Advanced Multiple Sequence Alignments and Construction of Trees
In part Basic Multiple Sequence Alignment Using Clustal and Jalview we observed that the alignment parameters in ClustalW can be tuned to improve an alignment. In this part of the exercise we will look at two different modes of use that in some cases may produce alignments of better quality. We will also construct a phylogenetic tree based on the alignment.
Using the latest version of Clustal, Clustal Omega
- Go under Jalview and use the window with the original file of (unaligned) human cyclin sequences as an input.
- Align as before using the "Web Service" but this time choose the ClustalO, with defaults settings. [suggested file name:cyclin_blast_human_clustalO.aln]
- Choose ClustalX coloring and inspect the alignment. Check if there are any changes to the placement of gaps in second half of the cyclin alignment.
- Compare this alignment to the ones you obtained for question Q1 and Q2.
- Briefly describe the difference between the alignments obtained with Clustal W and Clustal Omega.
Making a phylogenetic tree
You may have noticed from inspecting the alignments that there seem to exist two distinct groups of human cyclins. To investigate this further, we will expand our analysis to mammalian cyclins:
- Repeat the Blast search you did in PC lab exercise 2 Sequence searches, except this time limit the search to mammalian sequences (Mammalia) instead of only human ones.
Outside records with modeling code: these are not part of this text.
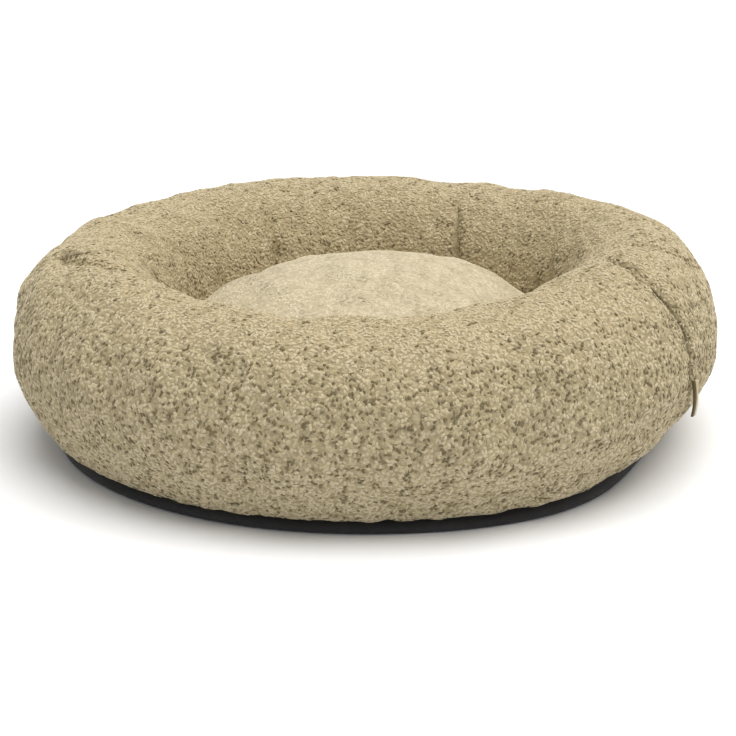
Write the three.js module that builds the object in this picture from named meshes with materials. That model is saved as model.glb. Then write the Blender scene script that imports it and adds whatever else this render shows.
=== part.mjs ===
// Plush dog bed: a filled ring bolster closed by one cross seam, a domed seat cushion that
// fills its well, a dark cloth sole that turns up under the bolster, and a small folded tab.
// Millimetres, +Z up, -Y towards the viewer. The origin is on the floor, under the middle of
// the bed's own box.
import * as THREE from 'three';

// Sizes of the bed
const TUBE_CENTRE_RADIUS = 310;
const TUBE_HALF_WIDTH = 90;
const BULGE_HEIGHT = 116;
const TUBE_RISE = 109;
const SEAM_RADIUS = 337;
const SEAM_HEIGHT = 12;
const INNER_FOOT_RADIUS = 275;
const CLOTH_OVERLAP = 3;
const UPPER_ROUNDNESS = 1.97;
const OUTER_LOWER_ROUNDNESS = 1.65;
const INNER_LOWER_ROUNDNESS = 2.2;

// Sizes of the sole, whose edge swells out between the floor and the seam under the bolster
const FOOT_RADIUS = 345;
const SWELL_RADIUS = 351;
const SWELL_HEIGHT = 4.5;
const SOLE_THICKNESS = 2.5;
const RIM_WIDTH = 5.3;
const CLEARANCE = 0.3;

// Sizes of the seat cushion
const CUSHION_GAP = 1.4;
const CUSHION_EDGE_HEIGHT = 114;
const CUSHION_CROWN_HEIGHT = 198;
const CUSHION_FOOT_RADIUS = 190;
const CUSHION_DOME_POWER = 1.6;
const CUSHION_LOWER_ROUNDNESS = 2.6;
const CUSHION_UNEVENNESS = 16;
const CUSHION_WAVES = [
  { waves: 2, share: 1, start: 0.8 },
  { waves: 3, share: 0.7, start: -Math.PI / 2 },
];

// The side tab. Each corner has a turn in degrees from the cross seam, a height on the
// bolster's side, and how far it stands off the cloth. The middle bows out a little more.
const TAB_THICKNESS = 2;
const TAB_BOW = 2.5;
const TAB_CORNERS = {
  lowRoot: { turn: 0, height: 76, standOff: 4 },
  lowEdge: { turn: 1.3, height: 76, standOff: 5 },
  highRoot: { turn: -0.4, height: 114, standOff: 1.4 },
  highEdge: { turn: 0.9, height: 114, standOff: 5 },
};

// How the ring wanders from a true circle and a level top: waves round the ring, and the
// share of the radius or of the height that each one adds along cosine and sine
const RADIUS_WAVES = [
  { waves: 2, cosine: 0.0035, sine: 0.01 },
  { waves: 3, cosine: -0.0045, sine: 0.0005 },
  { waves: 4, cosine: -0.0075, sine: 0.0085 },
  { waves: 5, cosine: -0.007, sine: 0 },
];
const HEIGHT_WAVES = [
  { waves: 1, cosine: 0.009, sine: 0.0025 },
  { waves: 2, cosine: 0.019, sine: -0.0135 },
  { waves: 3, cosine: 0.0015, sine: -0.017 },
];

// Folds and swells of the bolster: where each one starts and ends, as a place round the
// ring and a place round the tube's section (from its outermost line over the top) in
// degrees, then its half width and its depth in mm, where a negative depth swells
const FOLDS = [
  { name: 'cross seam', ring: [-33, -33], tube: [-10, 235], width: 7, depth: 7 },
  { name: 'swell before the seam', ring: [-41, -43], tube: [10, 110], width: 34, depth: -4 },
  { name: 'swell behind the seam', ring: [-24, -22], tube: [40, 120], width: 28, depth: -2.5 },
  { name: 'crease behind the seam', ring: [-16, -7], tube: [98, 55], width: 11, depth: 6 },
  { name: 'left crease', ring: [189, 216], tube: [72, 108], width: 12, depth: 7 },
  { name: 'swell under the left crease', ring: [205, 225], tube: [78, 84], width: 30, depth: -4 },
  { name: 'left far fold', ring: [120, 121], tube: [135, 175], width: 13, depth: 4.5 },
  { name: 'far fold', ring: [96, 96], tube: [145, 180], width: 13, depth: 4 },
  { name: 'right far fold', ring: [66, 61], tube: [120, 175], width: 13, depth: 5 },
];
const CROSS_SEAM = FOLDS[0];

// The cross seam leans along the ring, in degrees, from a place over the top of the section
// to a place on its outer side, and the cloth beside it leans with it
const SEAM_LEAN = { turn: 2.4, from: 82, to: 25, reach: 12 };

// On the right of the front, the seam between bolster and sole is drawn up and in under the
// bolster. Inside the inner radius and above the top height nothing moves.
const DRAWN_SEAM = { ring: -26, reach: 23, rise: 4.5, inward: 24, inner: 240, outer: 330, top: 68 };

// Fineness of the meshes
const RING_STEP_DEGREES = 5;
const CUSHION_STEP_DEGREES = 7.5;
const LEAST_STEP_DEGREES = 1.6;
const FOLD_STEPS = 3;
const FOLD_STEP_SHARE = 0.8;
const QUARTER_STEPS = 6;
const FLAT_STEPS = 2;
const CUSHION_RISE_STEPS = 9;
const CUSHION_SIDE_STEPS = 5;
const TAB_STEPS = 6;

const radians = THREE.MathUtils.degToRad;
const degrees = THREE.MathUtils.radToDeg;
const lerp = THREE.MathUtils.lerp;

/** The share of its plain size that the ring has at an angle, from a table of waves. */
function wander(waves, angle) {
  const share = ({ waves: n, cosine, sine }) => cosine * Math.cos(n * angle) + sine * Math.sin(n * angle);
  return 1 + waves.reduce((sum, wave) => sum + share(wave), 0);
}

/** A quarter of a rounded box: goes from (1, 0) to (0, 1) as part goes from 0 to 1. */
function roundedQuarter(part, roundness) {
  const turn = (part * Math.PI) / 2;
  const power = 2 / roundness;
  return { along: part === 1 ? 0 : Math.cos(turn) ** power, up: Math.sin(turn) ** power };
}

/** Even steps from 0 to 1, without the first where the last point already stands there. */
function steps(count, start = 1) {
  return Array.from({ length: count + 1 - start }, (_, i) => (i + start) / count);
}

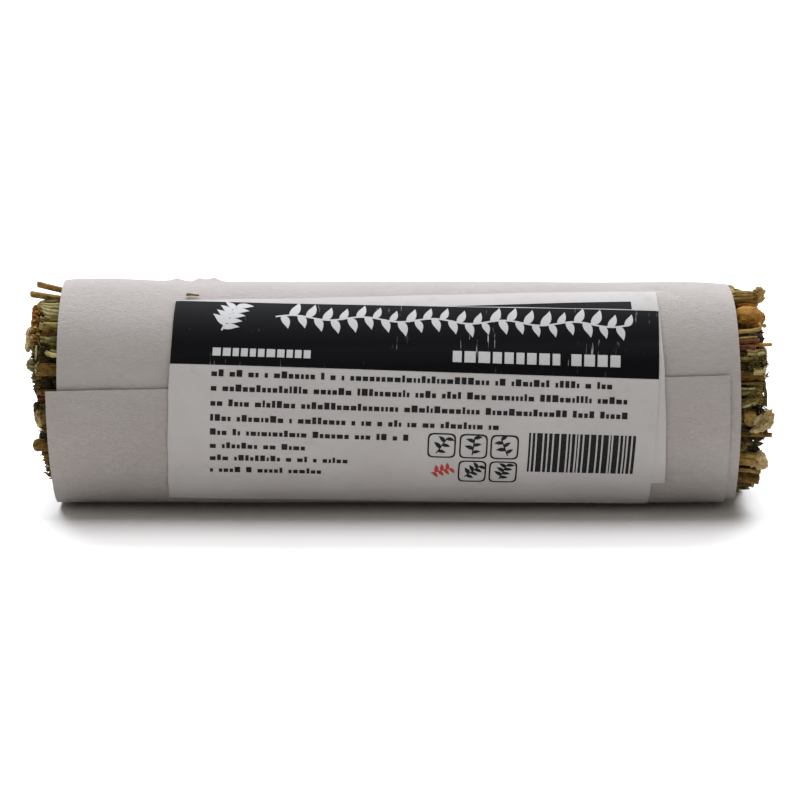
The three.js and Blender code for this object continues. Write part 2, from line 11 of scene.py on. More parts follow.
import bpy
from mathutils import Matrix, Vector


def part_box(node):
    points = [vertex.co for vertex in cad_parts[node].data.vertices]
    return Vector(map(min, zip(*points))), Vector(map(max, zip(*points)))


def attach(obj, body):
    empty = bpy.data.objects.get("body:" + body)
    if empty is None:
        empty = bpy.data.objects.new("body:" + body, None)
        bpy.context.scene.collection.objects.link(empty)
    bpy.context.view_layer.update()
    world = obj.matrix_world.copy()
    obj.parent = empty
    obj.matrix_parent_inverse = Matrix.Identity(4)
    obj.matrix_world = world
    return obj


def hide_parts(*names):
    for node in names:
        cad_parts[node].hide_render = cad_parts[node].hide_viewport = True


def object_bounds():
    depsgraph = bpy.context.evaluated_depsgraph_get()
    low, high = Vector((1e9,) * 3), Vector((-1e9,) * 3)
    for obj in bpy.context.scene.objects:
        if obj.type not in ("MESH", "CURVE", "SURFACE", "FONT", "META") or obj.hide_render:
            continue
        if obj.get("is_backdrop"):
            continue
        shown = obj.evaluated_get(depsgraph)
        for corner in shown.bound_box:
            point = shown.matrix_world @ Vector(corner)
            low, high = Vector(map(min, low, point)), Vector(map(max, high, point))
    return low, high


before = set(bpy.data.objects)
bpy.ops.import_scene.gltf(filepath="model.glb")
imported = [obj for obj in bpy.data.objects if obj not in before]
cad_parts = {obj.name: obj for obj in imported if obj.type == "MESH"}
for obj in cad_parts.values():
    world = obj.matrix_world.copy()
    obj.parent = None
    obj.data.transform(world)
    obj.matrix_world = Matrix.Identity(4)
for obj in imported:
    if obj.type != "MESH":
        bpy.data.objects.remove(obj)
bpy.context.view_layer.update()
MM = 0.001
TO_MM = 1000
DEGREE = math.radians(1)
thread_low, thread_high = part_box("binding_thread")
AXIS = (thread_low + thread_high) / 2

# %% [markdown]
# ## Node maths as Python
# A node tree that is wired by hand hides its formula. This small class wraps one socket and overloads
# the operators, so a formula reads as it would on paper and every + or * adds its Math node. The same
# class serves the materials and the Geometry Nodes trees, because both kinds share the Math node.

# %% Sockets that do arithmetic
class Socket:
    """One output of a node. Arithmetic on it adds Math nodes to its tree."""

    def __init__(self, graph, end):
        self.graph, self.end = graph, end

    def out(self, name):
        """Another output of the same node."""
        return Socket(self.graph, self.end.node.outputs[name])

    def math(self, operation, *others):
        numbers = dict(enumerate((self, *others)))
        return self.graph.node("ShaderNodeMath", numbers, operation=operation)

    def __rsub__(self, other):
        return self * -1 + other

    __add__ = __radd__ = partialmethod(math, "ADD")
    __sub__ = partialmethod(math, "SUBTRACT")
    __mul__ = __rmul__ = partialmethod(math, "MULTIPLY")
    __truediv__ = partialmethod(math, "DIVIDE")
    __pow__ = partialmethod(math, "POWER")
    __gt__ = partialmethod(math, "GREATER_THAN")
    __lt__ = partialmethod(math, "LESS_THAN")
    __abs__ = partialmethod(math, "ABSOLUTE")
    sin = partialmethod(math, "SINE")
    cos = partialmethod(math, "COSINE")
    least = partialmethod(math, "MINIMUM")
    most = partialmethod(math, "MAXIMUM")

    def cos_sin(self):
        return self.cos(), self.sin()

    def share(self, low, high):
        """0 up to low and 1 from high on, with a straight climb between them."""
        return ((self - low) / (high - low)).most(0).least(1)

    def bell(self, middle, width):
        """1 at the middle, falling away on both sides like a bell."""
        return (((self - middle) / width) ** 2 * -1).math("EXPONENT")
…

As before, save all the sequences with an E-value that is less than e-10 in FASTA format [suggested file name: cyclin_blast_mammalia.fasta].
- Open this fasta file with Jalview and align the sequences with Clustal Omega using default settings, as you have done it in the previous sections.
- Next, you will build a tree using the Neighbour-Joining functionality under Jalview: CALCULATE>CALCULATE TREE>NEIGHBOUR JOINING USING PAM205
- What are the paralogs of CCNA1_HUMAN? What are the orthologs of CCNA1_HUMAN?
The tree seems to confirm that it does make sense to group the cyclins into two large groups, while some sequences may fall outside these major groups. You can now use your own subjective judgement to find a good way to split the tree and alignment in two large groups (but you don't have to do this here, now).
Note: The final PC-lab session will continue with the structural aspects of cyclins. Since you may want to reinspect some of the files from this exercise, we advise you to keep all files.